**STATED PROBLEM:** Start at the line that has "Recreate this object" and stop at the line that has "SCREW_HOLE_R = 3.2". Print those lines and all lines between them exactly, and nothing more.

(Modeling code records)
********************

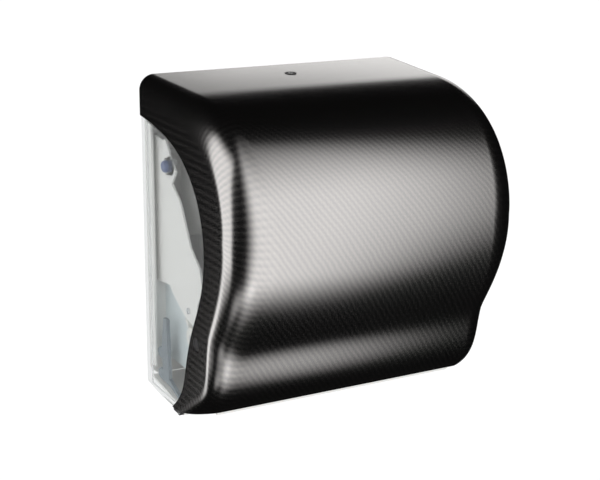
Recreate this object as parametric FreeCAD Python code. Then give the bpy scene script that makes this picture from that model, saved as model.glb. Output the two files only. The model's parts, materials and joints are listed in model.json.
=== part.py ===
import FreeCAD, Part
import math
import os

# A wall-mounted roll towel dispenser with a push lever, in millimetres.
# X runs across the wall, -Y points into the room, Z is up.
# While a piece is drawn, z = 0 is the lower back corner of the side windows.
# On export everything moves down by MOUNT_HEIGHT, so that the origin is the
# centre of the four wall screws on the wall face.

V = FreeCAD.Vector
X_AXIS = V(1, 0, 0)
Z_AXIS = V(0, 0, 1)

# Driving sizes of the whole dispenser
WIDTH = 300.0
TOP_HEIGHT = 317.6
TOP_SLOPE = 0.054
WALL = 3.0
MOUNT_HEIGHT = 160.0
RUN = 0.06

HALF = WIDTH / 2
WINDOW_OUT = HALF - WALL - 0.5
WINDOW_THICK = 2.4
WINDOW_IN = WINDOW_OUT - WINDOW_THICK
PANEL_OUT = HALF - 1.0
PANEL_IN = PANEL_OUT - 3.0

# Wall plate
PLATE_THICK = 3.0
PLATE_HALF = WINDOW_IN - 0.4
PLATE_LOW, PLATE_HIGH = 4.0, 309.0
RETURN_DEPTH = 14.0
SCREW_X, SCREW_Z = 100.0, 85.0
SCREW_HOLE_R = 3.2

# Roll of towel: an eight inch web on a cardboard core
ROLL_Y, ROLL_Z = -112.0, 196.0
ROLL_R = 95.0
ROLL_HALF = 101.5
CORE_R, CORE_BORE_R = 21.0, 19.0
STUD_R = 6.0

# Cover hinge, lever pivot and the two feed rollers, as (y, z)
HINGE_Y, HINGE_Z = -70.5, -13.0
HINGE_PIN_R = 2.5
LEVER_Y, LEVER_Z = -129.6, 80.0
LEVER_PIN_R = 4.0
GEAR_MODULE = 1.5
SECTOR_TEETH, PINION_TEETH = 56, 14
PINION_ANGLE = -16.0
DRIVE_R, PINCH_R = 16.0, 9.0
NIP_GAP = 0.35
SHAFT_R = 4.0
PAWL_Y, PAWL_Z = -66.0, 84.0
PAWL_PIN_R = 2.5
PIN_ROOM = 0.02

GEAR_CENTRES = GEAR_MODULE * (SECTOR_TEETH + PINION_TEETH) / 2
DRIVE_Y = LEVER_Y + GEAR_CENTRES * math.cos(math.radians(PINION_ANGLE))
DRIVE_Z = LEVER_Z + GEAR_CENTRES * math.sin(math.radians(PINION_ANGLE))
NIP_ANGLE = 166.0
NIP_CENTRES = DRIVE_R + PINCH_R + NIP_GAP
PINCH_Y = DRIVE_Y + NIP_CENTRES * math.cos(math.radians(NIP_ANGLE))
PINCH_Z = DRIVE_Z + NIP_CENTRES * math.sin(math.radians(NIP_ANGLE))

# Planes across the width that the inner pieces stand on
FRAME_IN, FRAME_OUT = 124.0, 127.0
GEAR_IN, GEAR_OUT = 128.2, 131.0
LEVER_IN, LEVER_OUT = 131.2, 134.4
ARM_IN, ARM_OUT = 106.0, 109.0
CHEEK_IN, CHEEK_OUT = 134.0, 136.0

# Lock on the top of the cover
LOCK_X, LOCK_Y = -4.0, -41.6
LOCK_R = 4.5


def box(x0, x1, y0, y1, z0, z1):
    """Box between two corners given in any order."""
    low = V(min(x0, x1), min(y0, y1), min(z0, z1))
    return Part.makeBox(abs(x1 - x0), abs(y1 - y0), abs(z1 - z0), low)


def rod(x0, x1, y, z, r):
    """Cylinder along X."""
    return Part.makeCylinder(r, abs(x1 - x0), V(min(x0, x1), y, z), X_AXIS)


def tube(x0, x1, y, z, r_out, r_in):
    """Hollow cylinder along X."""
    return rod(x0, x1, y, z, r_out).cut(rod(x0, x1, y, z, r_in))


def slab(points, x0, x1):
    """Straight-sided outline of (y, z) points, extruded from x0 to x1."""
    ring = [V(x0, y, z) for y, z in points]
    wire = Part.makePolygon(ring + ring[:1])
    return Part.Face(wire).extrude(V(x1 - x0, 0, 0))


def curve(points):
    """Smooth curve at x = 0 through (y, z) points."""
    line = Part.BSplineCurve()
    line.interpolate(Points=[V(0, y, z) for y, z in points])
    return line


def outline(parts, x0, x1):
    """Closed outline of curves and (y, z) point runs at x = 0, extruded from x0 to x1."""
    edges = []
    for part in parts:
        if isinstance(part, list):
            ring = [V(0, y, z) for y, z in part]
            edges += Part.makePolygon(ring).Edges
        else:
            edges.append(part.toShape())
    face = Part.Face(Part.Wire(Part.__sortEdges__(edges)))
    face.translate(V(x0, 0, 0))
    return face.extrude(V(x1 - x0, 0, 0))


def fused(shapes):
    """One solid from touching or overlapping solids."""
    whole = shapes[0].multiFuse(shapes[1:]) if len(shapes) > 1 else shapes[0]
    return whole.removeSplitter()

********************

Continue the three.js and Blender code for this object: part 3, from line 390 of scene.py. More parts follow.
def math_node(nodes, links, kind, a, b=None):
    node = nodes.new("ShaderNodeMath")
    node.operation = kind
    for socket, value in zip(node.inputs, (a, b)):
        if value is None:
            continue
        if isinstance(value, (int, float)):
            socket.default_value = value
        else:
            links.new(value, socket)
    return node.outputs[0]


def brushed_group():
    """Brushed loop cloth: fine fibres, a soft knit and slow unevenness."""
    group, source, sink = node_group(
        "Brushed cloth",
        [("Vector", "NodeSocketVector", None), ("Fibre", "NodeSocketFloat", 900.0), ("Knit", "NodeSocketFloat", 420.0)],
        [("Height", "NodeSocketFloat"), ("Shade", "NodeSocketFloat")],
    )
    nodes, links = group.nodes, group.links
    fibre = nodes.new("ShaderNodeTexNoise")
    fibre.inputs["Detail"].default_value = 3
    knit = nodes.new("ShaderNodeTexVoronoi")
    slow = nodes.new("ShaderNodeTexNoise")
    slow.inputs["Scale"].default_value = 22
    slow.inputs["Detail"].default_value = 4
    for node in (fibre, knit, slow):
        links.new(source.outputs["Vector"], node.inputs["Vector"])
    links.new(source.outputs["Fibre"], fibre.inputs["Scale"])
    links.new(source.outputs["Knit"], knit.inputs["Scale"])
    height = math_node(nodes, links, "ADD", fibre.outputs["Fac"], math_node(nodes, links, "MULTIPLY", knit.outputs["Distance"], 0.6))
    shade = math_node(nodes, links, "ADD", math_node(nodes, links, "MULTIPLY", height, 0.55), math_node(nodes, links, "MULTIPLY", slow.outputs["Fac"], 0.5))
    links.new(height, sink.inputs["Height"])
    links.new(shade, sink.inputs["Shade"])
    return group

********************

**RESPONSE TO THE TASK:**
Recreate this object as parametric FreeCAD Python code. Then give the bpy scene script that makes this picture from that model, saved as model.glb. Output the two files only. The model's parts, materials and joints are listed in model.json.
=== part.py ===
import FreeCAD, Part
import math
import os

# A wall-mounted roll towel dispenser with a push lever, in millimetres.
# X runs across the wall, -Y points into the room, Z is up.
# While a piece is drawn, z = 0 is the lower back corner of the side windows.
# On export everything moves down by MOUNT_HEIGHT, so that the origin is the
# centre of the four wall screws on the wall face.

V = FreeCAD.Vector
X_AXIS = V(1, 0, 0)
Z_AXIS = V(0, 0, 1)

# Driving sizes of the whole dispenser
WIDTH = 300.0
TOP_HEIGHT = 317.6
TOP_SLOPE = 0.054
WALL = 3.0
MOUNT_HEIGHT = 160.0
RUN = 0.06

HALF = WIDTH / 2
WINDOW_OUT = HALF - WALL - 0.5
WINDOW_THICK = 2.4
WINDOW_IN = WINDOW_OUT - WINDOW_THICK
PANEL_OUT = HALF - 1.0
PANEL_IN = PANEL_OUT - 3.0

# Wall plate
PLATE_THICK = 3.0
PLATE_HALF = WINDOW_IN - 0.4
PLATE_LOW, PLATE_HIGH = 4.0, 309.0
RETURN_DEPTH = 14.0
SCREW_X, SCREW_Z = 100.0, 85.0
SCREW_HOLE_R = 3.2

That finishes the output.